Exactly repeat the full listing that follows.

• _GIVEN MATERIAL_
---+---

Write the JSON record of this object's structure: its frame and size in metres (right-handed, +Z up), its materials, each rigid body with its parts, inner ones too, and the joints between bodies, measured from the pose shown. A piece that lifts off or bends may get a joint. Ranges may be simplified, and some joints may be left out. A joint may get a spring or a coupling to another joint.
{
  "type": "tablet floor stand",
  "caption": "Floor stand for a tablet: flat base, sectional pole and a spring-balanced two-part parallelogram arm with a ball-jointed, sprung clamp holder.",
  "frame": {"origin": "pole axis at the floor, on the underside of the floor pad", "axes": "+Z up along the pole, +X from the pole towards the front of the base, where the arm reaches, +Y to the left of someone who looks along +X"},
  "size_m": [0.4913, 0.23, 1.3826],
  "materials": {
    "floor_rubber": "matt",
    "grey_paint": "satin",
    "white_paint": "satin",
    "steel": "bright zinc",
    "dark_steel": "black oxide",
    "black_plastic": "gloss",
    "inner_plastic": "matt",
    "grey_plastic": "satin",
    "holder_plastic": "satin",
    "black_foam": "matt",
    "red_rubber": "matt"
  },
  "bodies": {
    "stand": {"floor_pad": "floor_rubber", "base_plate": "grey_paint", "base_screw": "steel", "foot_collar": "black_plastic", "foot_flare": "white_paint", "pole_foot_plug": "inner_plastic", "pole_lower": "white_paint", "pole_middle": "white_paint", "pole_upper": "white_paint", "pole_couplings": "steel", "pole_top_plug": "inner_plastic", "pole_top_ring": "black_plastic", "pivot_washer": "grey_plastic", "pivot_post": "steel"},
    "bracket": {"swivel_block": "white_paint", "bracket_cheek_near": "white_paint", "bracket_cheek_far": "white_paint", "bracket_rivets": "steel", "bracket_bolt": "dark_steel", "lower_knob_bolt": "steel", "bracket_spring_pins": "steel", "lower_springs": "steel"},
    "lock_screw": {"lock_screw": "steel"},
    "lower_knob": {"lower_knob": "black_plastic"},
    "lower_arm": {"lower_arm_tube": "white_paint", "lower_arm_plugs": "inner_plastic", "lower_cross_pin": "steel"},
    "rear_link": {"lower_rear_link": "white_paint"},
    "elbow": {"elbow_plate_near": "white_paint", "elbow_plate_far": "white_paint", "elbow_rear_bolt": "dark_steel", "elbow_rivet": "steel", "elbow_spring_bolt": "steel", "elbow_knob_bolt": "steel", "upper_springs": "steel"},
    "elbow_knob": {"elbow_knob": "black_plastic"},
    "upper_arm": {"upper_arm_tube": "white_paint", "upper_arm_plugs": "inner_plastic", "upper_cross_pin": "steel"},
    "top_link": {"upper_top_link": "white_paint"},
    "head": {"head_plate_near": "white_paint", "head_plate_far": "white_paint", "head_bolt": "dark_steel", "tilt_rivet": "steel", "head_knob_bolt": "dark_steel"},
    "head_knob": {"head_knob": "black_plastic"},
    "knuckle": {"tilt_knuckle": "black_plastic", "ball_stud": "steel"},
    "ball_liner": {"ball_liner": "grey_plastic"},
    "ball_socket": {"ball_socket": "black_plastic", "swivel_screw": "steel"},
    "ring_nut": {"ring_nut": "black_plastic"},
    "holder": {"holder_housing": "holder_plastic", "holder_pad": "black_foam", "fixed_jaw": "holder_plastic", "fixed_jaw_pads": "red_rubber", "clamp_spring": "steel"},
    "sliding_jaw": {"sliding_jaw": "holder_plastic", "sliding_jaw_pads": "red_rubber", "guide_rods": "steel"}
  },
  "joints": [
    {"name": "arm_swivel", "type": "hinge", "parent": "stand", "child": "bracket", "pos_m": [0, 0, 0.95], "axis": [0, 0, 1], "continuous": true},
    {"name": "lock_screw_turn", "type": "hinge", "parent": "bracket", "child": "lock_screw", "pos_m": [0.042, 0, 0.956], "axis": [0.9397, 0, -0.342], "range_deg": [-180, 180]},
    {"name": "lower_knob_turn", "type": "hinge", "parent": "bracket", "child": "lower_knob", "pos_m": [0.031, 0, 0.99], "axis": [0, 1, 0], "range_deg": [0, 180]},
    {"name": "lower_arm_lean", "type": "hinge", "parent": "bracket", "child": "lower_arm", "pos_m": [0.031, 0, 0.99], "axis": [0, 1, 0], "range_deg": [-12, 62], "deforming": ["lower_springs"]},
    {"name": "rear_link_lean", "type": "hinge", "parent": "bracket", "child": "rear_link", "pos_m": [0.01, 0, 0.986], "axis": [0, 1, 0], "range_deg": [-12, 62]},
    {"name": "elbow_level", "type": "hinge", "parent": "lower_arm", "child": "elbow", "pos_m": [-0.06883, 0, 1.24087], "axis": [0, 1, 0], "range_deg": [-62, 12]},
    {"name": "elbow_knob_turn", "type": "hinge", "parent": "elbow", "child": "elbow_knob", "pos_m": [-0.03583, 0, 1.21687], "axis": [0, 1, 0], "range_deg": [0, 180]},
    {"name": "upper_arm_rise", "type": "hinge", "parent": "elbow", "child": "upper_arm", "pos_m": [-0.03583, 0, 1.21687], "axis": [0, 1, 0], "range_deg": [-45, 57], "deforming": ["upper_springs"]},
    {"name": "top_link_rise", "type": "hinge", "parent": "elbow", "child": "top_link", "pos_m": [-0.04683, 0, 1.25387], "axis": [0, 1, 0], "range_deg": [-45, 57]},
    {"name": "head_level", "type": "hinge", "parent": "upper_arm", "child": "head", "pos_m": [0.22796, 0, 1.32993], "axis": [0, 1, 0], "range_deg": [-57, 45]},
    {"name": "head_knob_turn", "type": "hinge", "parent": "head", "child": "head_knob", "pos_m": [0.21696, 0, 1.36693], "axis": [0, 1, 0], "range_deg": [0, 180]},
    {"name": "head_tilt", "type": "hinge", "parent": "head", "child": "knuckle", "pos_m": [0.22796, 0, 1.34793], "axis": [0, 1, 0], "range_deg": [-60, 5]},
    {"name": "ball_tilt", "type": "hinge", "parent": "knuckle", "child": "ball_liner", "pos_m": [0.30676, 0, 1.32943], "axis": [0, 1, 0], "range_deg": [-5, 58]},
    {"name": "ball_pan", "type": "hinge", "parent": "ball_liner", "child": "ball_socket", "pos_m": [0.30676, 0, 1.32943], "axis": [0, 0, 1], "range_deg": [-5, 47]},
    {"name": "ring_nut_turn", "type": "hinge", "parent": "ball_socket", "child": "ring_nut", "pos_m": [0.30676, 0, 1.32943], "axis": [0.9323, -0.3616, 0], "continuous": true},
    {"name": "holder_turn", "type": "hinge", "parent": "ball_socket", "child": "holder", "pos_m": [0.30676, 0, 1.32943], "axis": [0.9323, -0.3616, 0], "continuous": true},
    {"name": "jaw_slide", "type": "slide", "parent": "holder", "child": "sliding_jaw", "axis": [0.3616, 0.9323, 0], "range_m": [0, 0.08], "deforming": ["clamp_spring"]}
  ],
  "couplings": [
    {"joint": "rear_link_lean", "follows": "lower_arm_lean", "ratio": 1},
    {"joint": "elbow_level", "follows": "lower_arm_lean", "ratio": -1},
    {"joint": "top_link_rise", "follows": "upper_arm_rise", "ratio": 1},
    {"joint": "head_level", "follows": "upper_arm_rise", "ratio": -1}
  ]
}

---+---

• _EXERCISE ANSWER_
Write the JSON record of this object's structure: its frame and size in metres (right-handed, +Z up), its materials, each rigid body with its parts, inner ones too, and the joints between bodies, measured from the pose shown. A piece that lifts off or bends may get a joint. Ranges may be simplified, and some joints may be left out. A joint may get a spring or a coupling to another joint.
{
  "type": "tablet floor stand",
  "caption": "Floor stand for a tablet: flat base, sectional pole and a spring-balanced two-part parallelogram arm with a ball-jointed, sprung clamp holder.",
  "frame": {"origin": "pole axis at the floor, on the underside of the floor pad", "axes": "+Z up along the pole, +X from the pole towards the front of the base, where the arm reaches, +Y to the left of someone who looks along +X"},
  "size_m": [0.4913, 0.23, 1.3826],
  "materials": {
    "floor_rubber": "matt",
    "grey_paint": "satin",
    "white_paint": "satin",
    "steel": "bright zinc",
    "dark_steel": "black oxide",
    "black_plastic": "gloss",
    "inner_plastic": "matt",
    "grey_plastic": "satin",
    "holder_plastic": "satin",
    "black_foam": "matt",
    "red_rubber": "matt"
  },
  "bodies": {
    "stand": {"floor_pad": "floor_rubber", "base_plate": "grey_paint", "base_screw": "steel", "foot_collar": "black_plastic", "foot_flare": "white_paint", "pole_foot_plug": "inner_plastic", "pole_lower": "white_paint", "pole_middle": "white_paint", "pole_upper": "white_paint", "pole_couplings": "steel", "pole_top_plug": "inner_plastic", "pole_top_ring": "black_plastic", "pivot_washer": "grey_plastic", "pivot_post": "steel"},
    "bracket": {"swivel_block": "white_paint", "bracket_cheek_near": "white_paint", "bracket_cheek_far": "white_paint", "bracket_rivets": "steel", "bracket_bolt": "dark_steel", "lower_knob_bolt": "steel", "bracket_spring_pins": "steel", "lower_springs": "steel"},
    "lock_screw": {"lock_screw": "steel"},
    "lower_knob": {"lower_knob": "black_plastic"},
    "lower_arm": {"lower_arm_tube": "white_paint", "lower_arm_plugs": "inner_plastic", "lower_cross_pin": "steel"},
    "rear_link": {"lower_rear_link": "white_paint"},
    "elbow": {"elbow_plate_near": "white_paint", "elbow_plate_far": "white_paint", "elbow_rear_bolt": "dark_steel", "elbow_rivet": "steel", "elbow_spring_bolt": "steel", "elbow_knob_bolt": "steel", "upper_springs": "steel"},
    "elbow_knob": {"elbow_knob": "black_plastic"},
    "upper_arm": {"upper_arm_tube": "white_paint", "upper_arm_plugs": "inner_plastic", "upper_cross_pin": "steel"},
    "top_link": {"upper_top_link": "white_paint"},
    "head": {"head_plate_near": "white_paint", "head_plate_far": "white_paint", "head_bolt": "dark_steel", "tilt_rivet": "steel", "head_knob_bolt": "dark_steel"},
    "head_knob": {"head_knob": "black_plastic"},
    "knuckle": {"tilt_knuckle": "black_plastic", "ball_stud": "steel"},
    "ball_liner": {"ball_liner": "grey_plastic"},
    "ball_socket": {"ball_socket": "black_plastic", "swivel_screw": "steel"},
    "ring_nut": {"ring_nut": "black_plastic"},
    "holder": {"holder_housing": "holder_plastic", "holder_pad": "black_foam", "fixed_jaw": "holder_plastic", "fixed_jaw_pads": "red_rubber", "clamp_spring": "steel"},
    "sliding_jaw": {"sliding_jaw": "holder_plastic", "sliding_jaw_pads": "red_rubber", "guide_rods": "steel"}
  },
  "joints": [
    {"name": "arm_swivel", "type": "hinge", "parent": "stand", "child": "bracket", "pos_m": [0, 0, 0.95], "axis": [0, 0, 1], "continuous": true},
    {"name": "lock_screw_turn", "type": "hinge", "parent": "bracket", "child": "lock_screw", "pos_m": [0.042, 0, 0.956], "axis": [0.9397, 0, -0.342], "range_deg": [-180, 180]},
    {"name": "lower_knob_turn", "type": "hinge", "parent": "bracket", "child": "lower_knob", "pos_m": [0.031, 0, 0.99], "axis": [0, 1, 0], "range_deg": [0, 180]},
    {"name": "lower_arm_lean", "type": "hinge", "parent": "bracket", "child": "lower_arm", "pos_m": [0.031, 0, 0.99], "axis": [0, 1, 0], "range_deg": [-12, 62], "deforming": ["lower_springs"]},
    {"name": "rear_link_lean", "type": "hinge", "parent": "bracket", "child": "rear_link", "pos_m": [0.01, 0, 0.986], "axis": [0, 1, 0], "range_deg": [-12, 62]},
    {"name": "elbow_level", "type": "hinge", "parent": "lower_arm", "child": "elbow", "pos_m": [-0.06883, 0, 1.24087], "axis": [0, 1, 0], "range_deg": [-62, 12]},
    {"name": "elbow_knob_turn", "type": "hinge", "parent": "elbow", "child": "elbow_knob", "pos_m": [-0.03583, 0, 1.21687], "axis": [0, 1, 0], "range_deg": [0, 180]},
    {"name": "upper_arm_rise", "type": "hinge", "parent": "elbow", "child": "upper_arm", "pos_m": [-0.03583, 0, 1.21687], "axis": [0, 1, 0], "range_deg": [-45, 57], "deforming": ["upper_springs"]},
    {"name": "top_link_rise", "type": "hinge", "parent": "elbow", "child": "top_link", "pos_m": [-0.04683, 0, 1.25387], "axis": [0, 1, 0], "range_deg": [-45, 57]},
    {"name": "head_level", "type": "hinge", "parent": "upper_arm", "child": "head", "pos_m": [0.22796, 0, 1.32993], "axis": [0, 1, 0], "range_deg": [-57, 45]},
    {"name": "head_knob_turn", "type": "hinge", "parent": "head", "child": "head_knob", "pos_m": [0.21696, 0, 1.36693], "axis": [0, 1, 0], "range_deg": [0, 180]},
    {"name": "head_tilt", "type": "hinge", "parent": "head", "child": "knuckle", "pos_m": [0.22796, 0, 1.34793], "axis": [0, 1, 0], "range_deg": [-60, 5]},
    {"name": "ball_tilt", "type": "hinge", "parent": "knuckle", "child": "ball_liner", "pos_m": [0.30676, 0, 1.32943], "axis": [0, 1, 0], "range_deg": [-5, 58]},
    {"name": "ball_pan", "type": "hinge", "parent": "ball_liner", "child": "ball_socket", "pos_m": [0.30676, 0, 1.32943], "axis": [0, 0, 1], "range_deg": [-5, 47]},
    {"name": "ring_nut_turn", "type": "hinge", "parent": "ball_socket", "child": "ring_nut", "pos_m": [0.30676, 0, 1.32943], "axis": [0.9323, -0.3616, 0], "continuous": true},
    {"name": "holder_turn", "type": "hinge", "parent": "ball_socket", "child": "holder", "pos_m": [0.30676, 0, 1.32943], "axis": [0.9323, -0.3616, 0], "continuous": true},
    {"name": "jaw_slide", "type": "slide", "parent": "holder", "child": "sliding_jaw", "axis": [0.3616, 0.9323, 0], "range_m": [0, 0.08], "deforming": ["clamp_spring"]}
  ],
  "couplings": [
    {"joint": "rear_link_lean", "follows": "lower_arm_lean", "ratio": 1},
    {"joint": "elbow_level", "follows": "lower_arm_lean", "ratio": -1},
    {"joint": "top_link_rise", "follows": "upper_arm_rise", "ratio": 1},
    {"joint": "head_level", "follows": "upper_arm_rise", "ratio": -1}
  ]
}